■ Directive:
Restate, exactly and only, the lines from the first through the line containing "at +X and -X.".

■ Provided data:
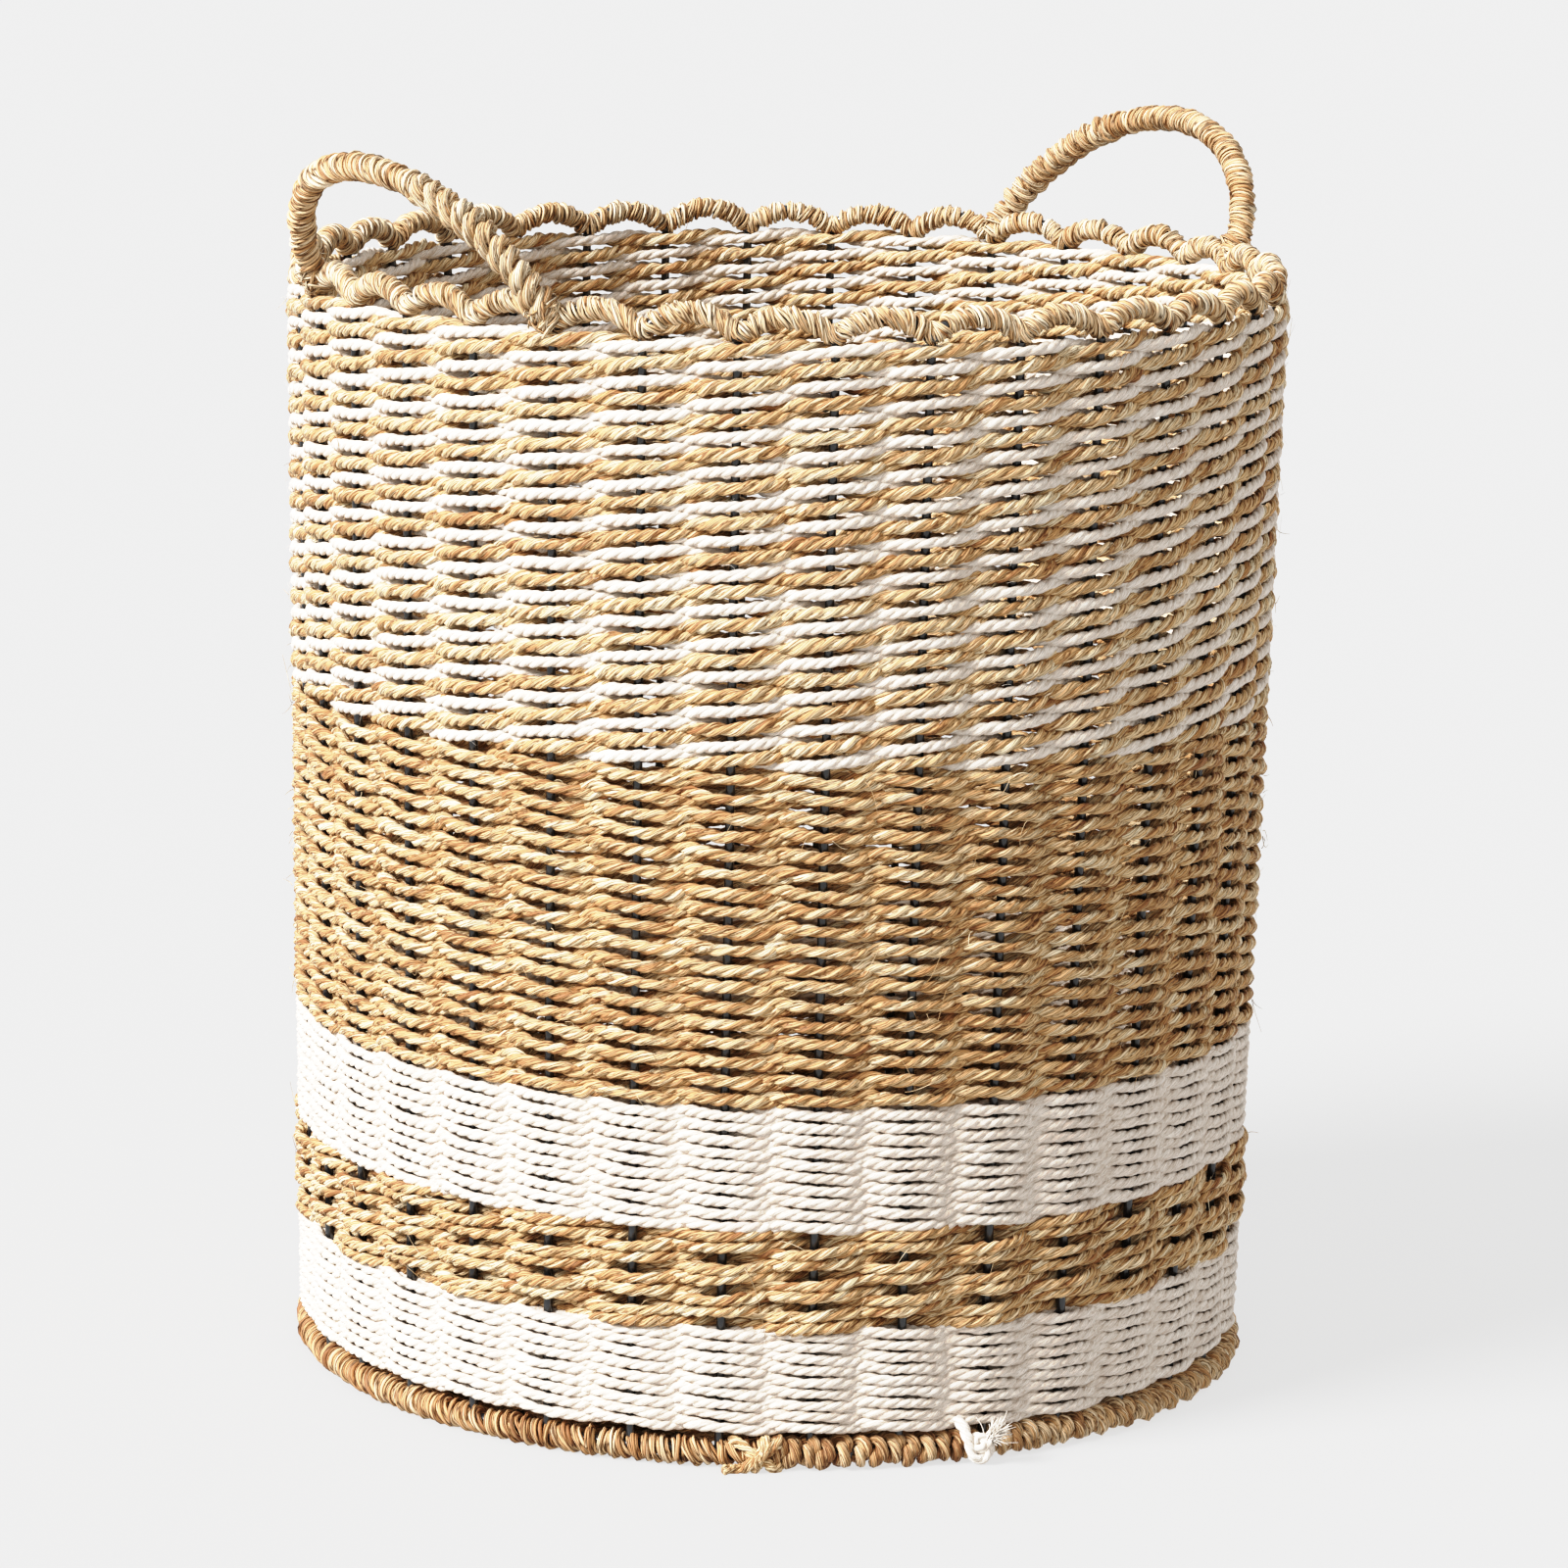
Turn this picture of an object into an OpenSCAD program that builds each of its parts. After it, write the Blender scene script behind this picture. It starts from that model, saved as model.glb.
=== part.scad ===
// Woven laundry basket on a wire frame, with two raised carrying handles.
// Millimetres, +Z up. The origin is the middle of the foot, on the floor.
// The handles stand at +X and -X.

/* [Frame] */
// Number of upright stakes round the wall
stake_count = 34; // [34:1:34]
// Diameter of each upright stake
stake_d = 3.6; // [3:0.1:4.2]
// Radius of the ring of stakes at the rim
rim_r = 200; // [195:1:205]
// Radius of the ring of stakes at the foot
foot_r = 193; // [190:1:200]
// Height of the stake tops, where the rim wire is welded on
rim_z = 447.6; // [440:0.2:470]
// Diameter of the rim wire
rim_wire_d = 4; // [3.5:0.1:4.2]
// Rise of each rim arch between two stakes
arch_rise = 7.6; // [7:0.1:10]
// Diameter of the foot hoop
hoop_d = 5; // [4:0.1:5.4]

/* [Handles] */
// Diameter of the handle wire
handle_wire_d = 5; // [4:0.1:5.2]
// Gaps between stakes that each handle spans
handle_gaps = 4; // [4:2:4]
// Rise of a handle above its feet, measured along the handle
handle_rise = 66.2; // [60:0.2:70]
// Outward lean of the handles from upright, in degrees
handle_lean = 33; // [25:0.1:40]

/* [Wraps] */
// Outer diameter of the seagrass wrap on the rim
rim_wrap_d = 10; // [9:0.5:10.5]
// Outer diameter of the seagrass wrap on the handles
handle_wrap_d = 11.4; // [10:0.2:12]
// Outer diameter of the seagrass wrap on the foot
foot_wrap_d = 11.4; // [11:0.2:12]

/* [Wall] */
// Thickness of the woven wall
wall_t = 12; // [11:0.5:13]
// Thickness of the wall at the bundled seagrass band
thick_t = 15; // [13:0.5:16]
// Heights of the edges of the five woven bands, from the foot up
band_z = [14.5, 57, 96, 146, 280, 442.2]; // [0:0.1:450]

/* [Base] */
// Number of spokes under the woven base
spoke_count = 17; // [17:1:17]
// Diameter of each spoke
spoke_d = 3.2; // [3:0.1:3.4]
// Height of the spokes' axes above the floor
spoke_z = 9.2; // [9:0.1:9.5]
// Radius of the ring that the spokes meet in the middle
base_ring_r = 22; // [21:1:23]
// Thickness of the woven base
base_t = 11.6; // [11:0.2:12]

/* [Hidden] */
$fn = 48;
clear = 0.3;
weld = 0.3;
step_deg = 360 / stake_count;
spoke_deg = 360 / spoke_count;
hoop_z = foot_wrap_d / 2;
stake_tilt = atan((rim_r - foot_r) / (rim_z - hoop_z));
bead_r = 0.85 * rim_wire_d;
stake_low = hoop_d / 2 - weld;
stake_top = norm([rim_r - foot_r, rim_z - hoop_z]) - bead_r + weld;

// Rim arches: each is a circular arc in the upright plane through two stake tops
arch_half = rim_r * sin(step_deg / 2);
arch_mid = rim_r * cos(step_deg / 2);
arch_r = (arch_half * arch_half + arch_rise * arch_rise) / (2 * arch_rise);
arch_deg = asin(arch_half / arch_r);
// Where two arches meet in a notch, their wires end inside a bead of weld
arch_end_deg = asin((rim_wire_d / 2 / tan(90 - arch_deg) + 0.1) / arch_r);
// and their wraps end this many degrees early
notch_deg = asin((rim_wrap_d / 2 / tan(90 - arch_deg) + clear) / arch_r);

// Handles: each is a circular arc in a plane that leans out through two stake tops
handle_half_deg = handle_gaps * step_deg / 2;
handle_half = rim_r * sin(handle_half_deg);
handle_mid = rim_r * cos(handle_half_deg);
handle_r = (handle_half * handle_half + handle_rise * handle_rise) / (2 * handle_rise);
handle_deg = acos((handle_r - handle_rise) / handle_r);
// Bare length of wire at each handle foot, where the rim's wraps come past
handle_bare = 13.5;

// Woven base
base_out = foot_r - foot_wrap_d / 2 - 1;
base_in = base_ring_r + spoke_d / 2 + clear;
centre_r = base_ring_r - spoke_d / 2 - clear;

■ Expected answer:
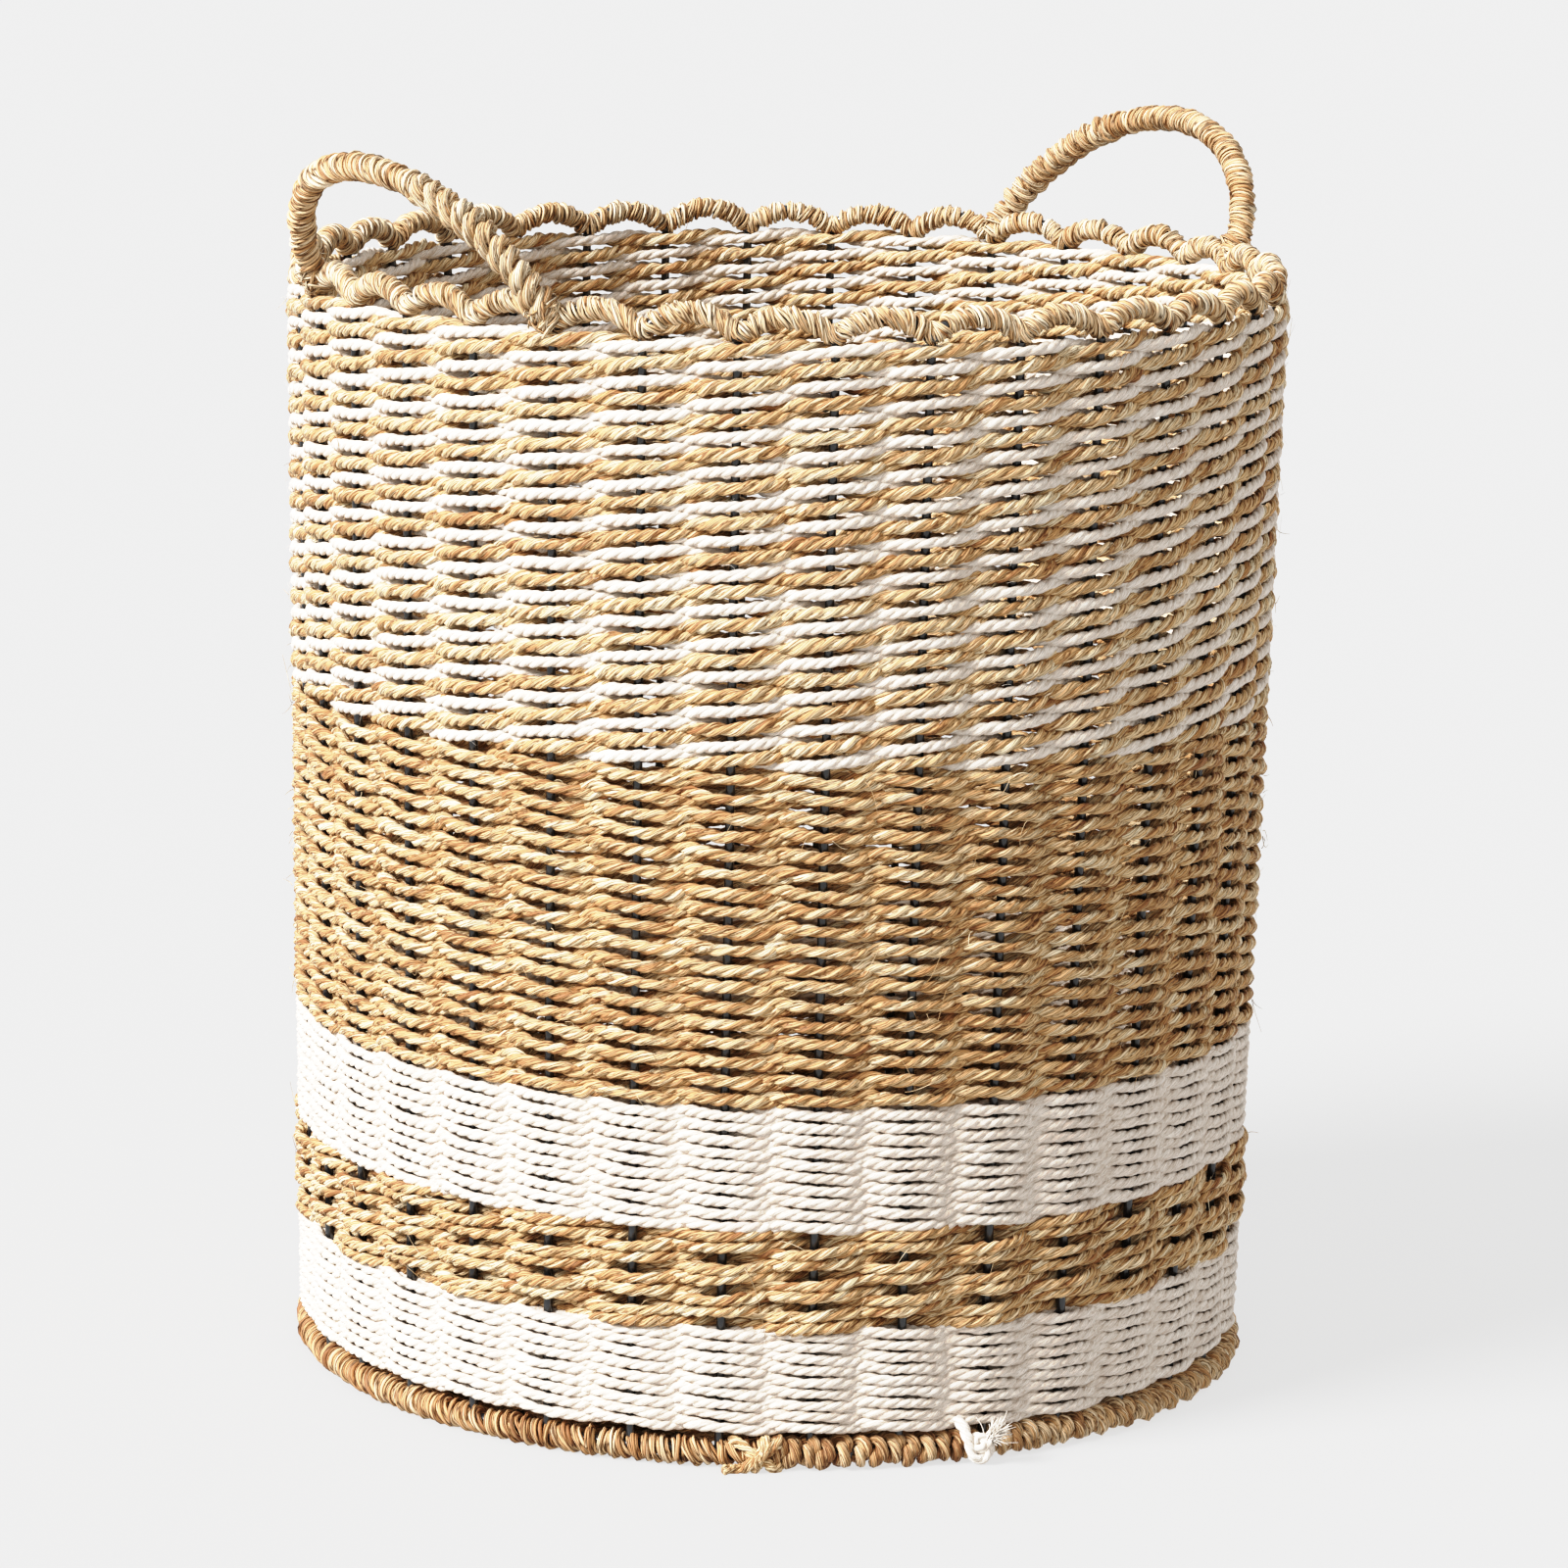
Turn this picture of an object into an OpenSCAD program that builds each of its parts. After it, write the Blender scene script behind this picture. It starts from that model, saved as model.glb.
=== part.scad ===
// Woven laundry basket on a wire frame, with two raised carrying handles.
// Millimetres, +Z up. The origin is the middle of the foot, on the floor.
// The handles stand at +X and -X.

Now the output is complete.